One or more embodiments of the disclosure may be referred to herein, individually and/or collectively, by the term “invention” merely for convenience and without intending to voluntarily limit the scope of this application to any particular invention or inventive concept. Moreover, although specific embodiments have been illustrated and described herein, it should be appreciated that any subsequent arrangement designed to achieve the same or similar purpose may be substituted for the specific embodiments shown. This disclosure is intended to cover any and all subsequent adaptations or variations of various embodiments. Combinations of the above embodiments, and other embodiments not specifically described herein, will be apparent to those of skill in the art upon reviewing the description.

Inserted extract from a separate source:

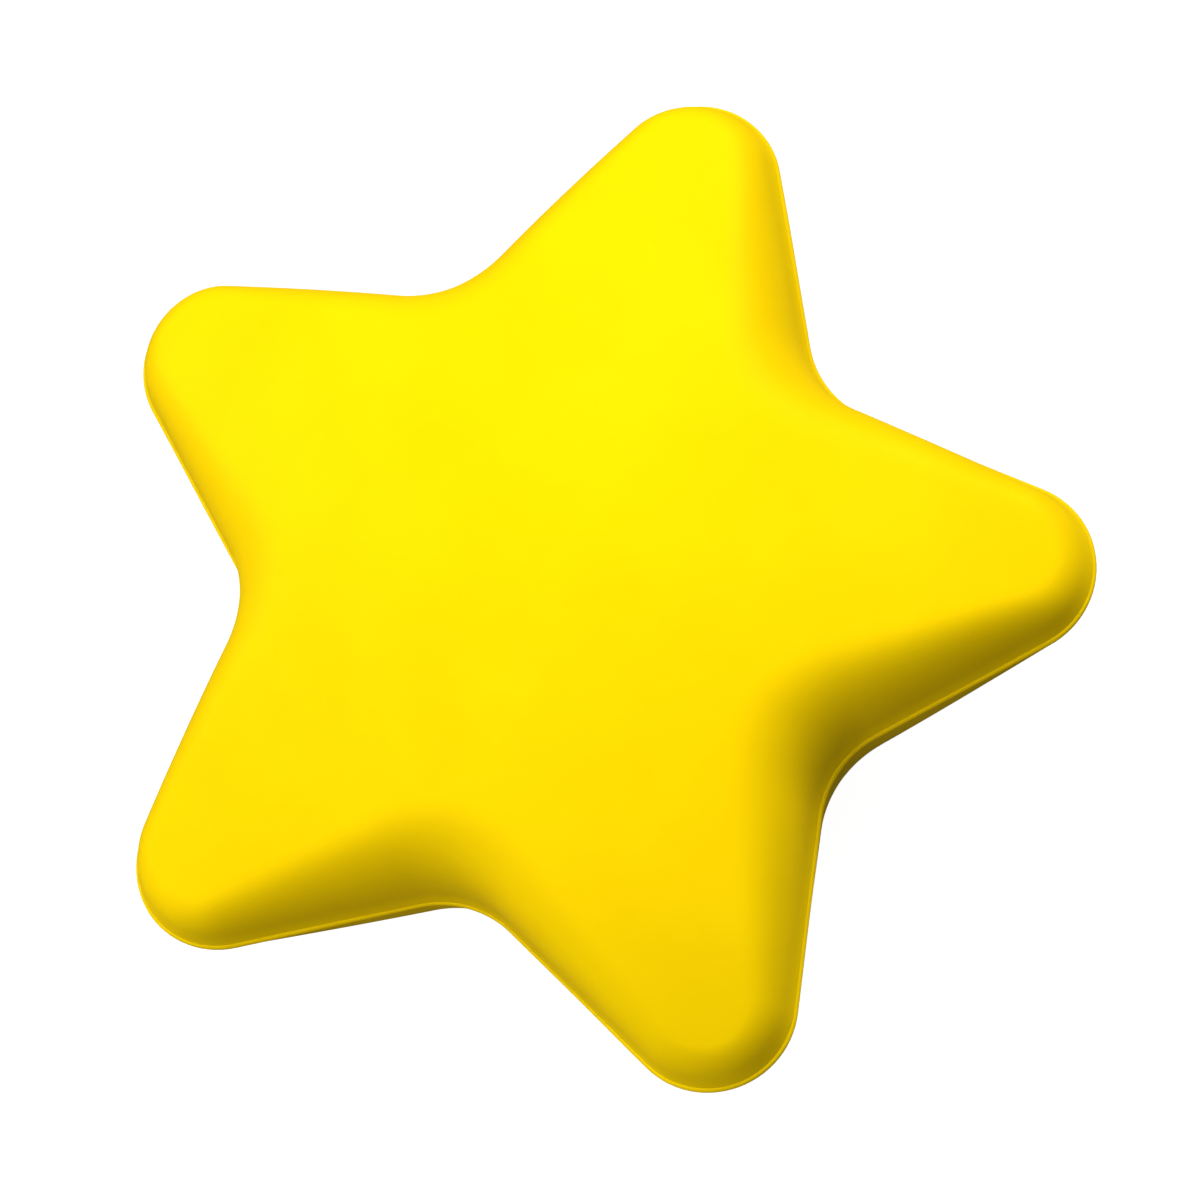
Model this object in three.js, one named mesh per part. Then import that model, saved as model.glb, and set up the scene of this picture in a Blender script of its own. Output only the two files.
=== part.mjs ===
// Star-shaped soft foam stress reliever: a five-pointed cushion moulded in two halves.
// Millimetres, +Z up, resting on z = 0, first arm pointing along +Y.
import * as THREE from 'three';
import { mergeVertices } from 'three/addons/utils/BufferGeometryUtils.js';

// Plan outline: five rounded tips joined to five hollow valleys by straight flanks.
const ARMS = 5;
const TIP_REACH = 41.7;
const TIP_RADIUS = 6.6;
const VALLEY_REACH = 26.1;
const VALLEY_RADIUS = 8.6;

// Each half rises steeply from the parting plane, then rolls over into a domed face.
const RISE = 15.5;
const DOME_RADIUS = 74;
const SWEEP = 2.5;
const FULLNESS = 3;
const EASE = 0.6;
const UPPER = { side: 1, lean: 0.5, tipWidth: 2, valleyWidth: 5.8 };
const LOWER = { side: -1, lean: 0.2, tipWidth: 3, valleyWidth: 4.8 };
const REST_RADIUS = 11;
const REST_TRIM = REST_RADIUS ** 2 / (2 * DOME_RADIUS);
const PARTING_Z = RISE - REST_TRIM;

// Wall build-up and the flash bead left along the parting line.
const SKIN = 1.2;
const CORE_GAP = 0.4;
const RIM_GAP = 0.15;
const BEAD_HALF_HEIGHT = 0.4;
const BEAD_OUT = 0.4;
const BEAD_CREST = 0.5;
const RIM_OFFSET = BEAD_HALF_HEIGHT + RIM_GAP;

// Facet counts.
const TIP_FACETS = 5;
const FLANK_FACETS = 2;
const VALLEY_FACETS = 3;
const OUTER_RINGS = { shoulder: 7, dome: 5 };
const INNER_RINGS = { shoulder: 5, dome: 4 };

const HALF_ARM = Math.PI / ARMS;
const WELD = 1e-4;

// Arc centres and the tangent flank of one half arm, with the arm along +X.
function halfArm(inset) {
  const tipRadius = TIP_RADIUS - inset;
  const valleyRadius = VALLEY_RADIUS + inset;
  const tip = new THREE.Vector2(TIP_REACH - TIP_RADIUS, 0);
  const valley = new THREE.Vector2(Math.cos(HALF_ARM), Math.sin(HALF_ARM))
    .multiplyScalar(VALLEY_REACH + VALLEY_RADIUS);
  const span = valley.clone().sub(tip);
  const turn = span.angle() - Math.acos((tipRadius + valleyRadius) / span.length());
  return { tip, valley, tipRadius, valleyRadius, turn };
}

function polar(radius, angle) {
  return new THREE.Vector2(Math.cos(angle), Math.sin(angle)).multiplyScalar(radius);
}

// Outline points of one half arm, from the tip's middle to the valley's middle.
function halfArmPoints(inset) {
  const arm = halfArm(inset);
  const points = [];
  for (let i = 0; i < TIP_FACETS; i += 1) {
    points.push(polar(arm.tipRadius, (arm.turn * i) / TIP_FACETS).add(arm.tip));
  }
  const flankStart = polar(arm.tipRadius, arm.turn).add(arm.tip);
  const flankEnd = arm.valley.clone().sub(polar(arm.valleyRadius, arm.turn));
  for (let i = 0; i < FLANK_FACETS; i += 1) {
    points.push(flankStart.clone().lerp(flankEnd, i / FLANK_FACETS));
  }
  for (let i = 0; i <= VALLEY_FACETS; i += 1) {
    const angle = THREE.MathUtils.lerp(arm.turn, HALF_ARM, i / VALLEY_FACETS);
    points.push(arm.valley.clone().sub(polar(arm.valleyRadius, angle)));
  }
  return points;
}

// The closed outline, counter-clockwise, moved inward by inset; first arm along +Y.
function outline(inset) {
  const half = halfArmPoints(inset);
  const mirrored = half.slice(1, -1).reverse().map((p) => new THREE.Vector2(p.x, -p.y));
  const arm = [...mirrored, ...half];
  const points = [];
  for (let i = 0; i < ARMS; i += 1) {
    const turn = Math.PI / 2 + 2 * HALF_ARM * i;
    points.push(...arm.map((p) => p.clone().rotateAround(new THREE.Vector2(), turn)));
  }
  return points;
}

// Angle of a plan point from the nearest arm's centre line.
function armAngle(point) {
  const pitch = 2 * HALF_ARM;
  const turned = point.angle() - Math.PI / 2;
  return Math.abs(turned - pitch * Math.round(turned / pitch));
}

// Width of the rolled side at a plan point, eased from tip to valley.
function shoulderWidth(half, point) {
  const reach = outlineRadius(armAngle(point));
  const tipShare = (reach - VALLEY_REACH) / (TIP_REACH - VALLEY_REACH);
  return THREE.MathUtils.lerp(half.valleyWidth, half.tipWidth, Math.max(tipShare, 0) ** EASE);
}

// Share of the face's height reached as the side rolls from upright (0) to level.
function riseShare(turn) {
  return (1 - Math.cos(turn) ** SWEEP) ** (1 / FULLNESS);
}

function domeHeight(point, inset) {
  return RISE - inset - point.lengthSq() / (2 * DOME_RADIUS);
}

// Distance from the centre to the outline at an angle from an arm's centre line.
function outlineRadius(angle) {
  const arm = halfArm(0);
  const ray = polar(1, angle);
  const normal = polar(1, arm.turn);
  const start = arm.tip.clone().addScaledVector(normal, arm.tipRadius);
  const end = arm.valley.clone().addScaledVector(normal, -arm.valleyRadius);
  if (angle < start.angle()) {
    const along = arm.tip.dot(ray);
    return along + Math.sqrt(along ** 2 - arm.tip.lengthSq() + arm.tipRadius ** 2);
  }
  if (angle > end.angle()) {
    const along = arm.valley.dot(ray);
    return along - Math.sqrt(along ** 2 - arm.valley.lengthSq() + arm.valleyRadius ** 2);
  }
  return start.dot(normal) / ray.dot(normal);
}

function onHalf(half, point, height) {
  return new THREE.Vector3(point.x, point.y, PARTING_Z + half.side * height);
}

// Rings of a half's surface from its centre out to its rim, lift off the parting plane.
function faceRings(half, inset, lift, count) {
  const edge = outline(inset);
  const inward = outline(inset + 1);
  const sideRing = (turn) => edge.map((start, i) => {
    const roll = (shoulderWidth(half, start) - inset) * (1 - Math.cos(turn));
    const point = start.clone().lerp(inward[i], roll + half.lean * riseShare(turn));
    return onHalf(half, point, riseShare(turn) * domeHeight(point, inset));
  });
  const domeEdge = sideRing(Math.PI / 2);
  const domeRing = (share) => edge.map((start, i) => {
    const point = start.clone().setLength(REST_RADIUS).lerp(domeEdge[i], share);
    return onHalf(half, point, domeHeight(point, inset));
  });
  const centreHeight = (half === LOWER ? PARTING_Z : RISE) - inset;
  const rings = [edge.map(() => onHalf(half, new THREE.Vector2(), centreHeight))];
  for (let i = 0; i < count.dome; i += 1) {
    rings.push(domeRing(i / count.dome));
  }
  for (let i = count.shoulder; i > 0; i -= 1) {
    rings.push(sideRing((Math.PI / 2) * (i / count.shoulder)));
  }
  rings.push(edge.map((p) => onHalf(half, p, lift)));
  return rings;
}

// A turned surface of revolution whose rings are moved onto the given rings.
function ringSolid(name, rings, color, roughness) {
  const count = rings[0].length;
  const profile = rings.map((_, i) => new THREE.Vector2(1 + i, i));
  const lathe = new THREE.LatheGeometry(profile, count);
  const position = lathe.getAttribute('position');
  for (let segment = 0; segment <= count; segment += 1) {
    for (let row = 0; row < rings.length; row += 1) {
      const p = rings[row][segment % count];
      position.setXYZ(segment * rings.length + row, p.x, p.y, p.z);
    }
  }
  lathe.deleteAttribute('normal');
  lathe.deleteAttribute('uv');
  const welded = withoutSlivers(mergeVertices(lathe, WELD));
  welded.computeVertexNormals();
  const material = new THREE.MeshStandardMaterial({ color, roughness });
  const mesh = new THREE.Mesh(welded, material);
  mesh.name = name;
  return mesh;
}

// Drops the triangles that collapse to a line where rings meet at a point.
function withoutSlivers(geometry) {
  const source = geometry.getIndex().array;
  const kept = [];
  for (let i = 0; i < source.length; i += 3) {
    const [a, b, c] = source.slice(i, i + 3);
    if (a !== b && b !== c && c !== a) {
      kept.push(a, b, c);
    }
  }
  geometry.setIndex(kept);
  return geometry;
}

// A cup of skin: one face from its centre to the rim, then the other back to its centre.
function skin(name, half) {
  const outer = faceRings(half, 0, RIM_OFFSET, OUTER_RINGS);
  const inner = faceRings(half, SKIN, RIM_OFFSET, INNER_RINGS);
  const [first, last] = half === UPPER ? [inner, outer] : [outer, inner];
  return ringSolid(name, [...first, ...last.reverse()], 0xf2e205, 0.55);
}

// The foam filling: one closed cushion inside both skins.
function core(name) {
  const inset = SKIN + CORE_GAP;
  const upper = faceRings(UPPER, inset, 0, INNER_RINGS);
  const lower = faceRings(LOWER, inset, 0, INNER_RINGS);
  const rings = [...lower, ...upper.reverse().slice(1)];
  return ringSolid(name, rings, 0xf5dd6a, 0.9);
}

// The thin ridge of flash around the outline, rooted between the two rims.
function bead(name) {
  const section = [
    [-SKIN, -BEAD_HALF_HEIGHT],
    [0, -BEAD_HALF_HEIGHT],
    [BEAD_OUT, -BEAD_HALF_HEIGHT * BEAD_CREST],
    [BEAD_OUT, BEAD_HALF_HEIGHT * BEAD_CREST],
    [0, BEAD_HALF_HEIGHT],
    [-SKIN, BEAD_HALF_HEIGHT],
    [-SKIN, -BEAD_HALF_HEIGHT],
  ];
  const rings = section.map(([out, rise]) => (
    outline(-out).map((p) => new THREE.Vector3(p.x, p.y, PARTING_Z + rise))
  ));
  return ringSolid(name, rings, 0xe8e02a, 0.6);
}

const star = new THREE.Group();
star.name = 'star_stress_ball';
star.add(
  skin('upper_skin', UPPER),
  skin('lower_skin', LOWER),
  core('foam_core'),
  bead('parting_bead'),
);
export default star;
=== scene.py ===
import math

import bmesh
import bpy
import numpy as np
from mathutils import Matrix, Vector, noise


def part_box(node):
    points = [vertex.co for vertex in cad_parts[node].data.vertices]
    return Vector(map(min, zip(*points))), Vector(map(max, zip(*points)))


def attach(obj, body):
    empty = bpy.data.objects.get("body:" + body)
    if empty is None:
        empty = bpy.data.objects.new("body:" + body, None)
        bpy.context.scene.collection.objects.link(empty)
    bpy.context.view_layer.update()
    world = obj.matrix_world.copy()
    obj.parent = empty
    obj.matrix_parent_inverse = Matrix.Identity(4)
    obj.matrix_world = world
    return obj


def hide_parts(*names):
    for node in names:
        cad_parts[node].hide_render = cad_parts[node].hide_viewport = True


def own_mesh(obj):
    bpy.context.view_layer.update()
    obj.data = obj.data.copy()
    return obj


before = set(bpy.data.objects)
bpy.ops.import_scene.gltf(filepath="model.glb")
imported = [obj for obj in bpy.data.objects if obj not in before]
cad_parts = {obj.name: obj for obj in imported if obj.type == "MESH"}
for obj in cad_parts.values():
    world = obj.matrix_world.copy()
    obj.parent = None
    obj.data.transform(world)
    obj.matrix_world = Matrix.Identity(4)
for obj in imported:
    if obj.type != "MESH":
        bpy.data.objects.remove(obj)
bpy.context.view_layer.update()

# ---- Driving dimensions, in metres, the same as the CAD part's ----
ARMS = 5
TIP_REACH = 0.0417
TIP_RADIUS = 0.0066
VALLEY_REACH = 0.0261
VALLEY_RADIUS = 0.0086
REST_RADIUS = 0.011
DOME_RADIUS = 0.074
SKIN = 0.0012
CORE_GAP = 0.0004
PARTING_Z = sum(corner.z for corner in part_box("parting_bead")) / 2
TOP_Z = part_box("upper_skin")[1].z
RISE = TOP_Z - PARTING_Z
SWEEP = 2.5              # how squarely the side rolls over in plan
FULLNESS = 3.0           # how steeply it rises from the parting line
EASE = 0.6               # how soon the side's width eases from valley to tip
UPPER = {"side": 1, "lean": 0.0005, "tip_width": 0.0020, "valley_width": 0.0058}
LOWER = {"side": -1, "lean": 0.0002, "tip_width": 0.0030, "valley_width": 0.0048}

# ---- Surface detail, in metres ----
FLARE_OUT = 0.00030      # the wall sweeps out to the parting line by this much
FLARE_HEIGHT = 0.0024
BEAD_OUT = 0.00010       # the flash bead's crest, past the flare
BEAD_HALF_HEIGHT = 0.00050
BEAD_ROOT = 0.0006
BEAD_WAVER = 0.00004     # unevenness of the trimmed flash
BEAD_WAVER_SIZE = 0.006
BEAD_LIFT_OFFSET = 0.05  # where in the noise the bead's up-and-down waver is read
SWELL = 0.00012          # slow unevenness of the moulded foam
SWELL_SIZE = 0.022

# ---- Mesh density ----
TIP_STEPS = 14
FLANK_STEPS = 9
VALLEY_STEPS = 10
WALL_RINGS = 26
WALL_CROWDING = 1.5      # crowds the wall's rings towards the parting line
DOME_RINGS = 16
REST_RINGS = 3
CENTRE_SHARE = 1e-4      # size of the last ring, as a share of the rest circle
BEAD_STEPS = 8
WELD = 1e-7

HALF_ARM = math.pi / ARMS


# ---- Star outline ----
def unit(angle):
    return np.array([math.cos(angle), math.sin(angle)])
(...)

The Abstract of the Disclosure is provided to comply with 37 C.F.R. §1.72(b) and is submitted with the understanding that it will not be used to interpret or limit the scope or meaning of the claims. In addition, in the foregoing Detailed Description, various features may be grouped together or described in a single embodiment for the purpose of streamlining the disclosure. This disclosure is not to be interpreted as reflecting an intention that the claimed embodiments require more features than are expressly recited in each claim. Rather, as the following claims reflect, inventive subject matter may be directed to less than all of the features of any of the disclosed embodiments. Thus, the following claims are incorporated into the Detailed Description, with each claim standing on its own as defining separately claimed subject matter.
It is therefore intended that the foregoing detailed description be regarded as illustrative rather than limiting, and that it be understood that it is the following claims, including all equivalents, that are intended to define the spirit and scope of this invention.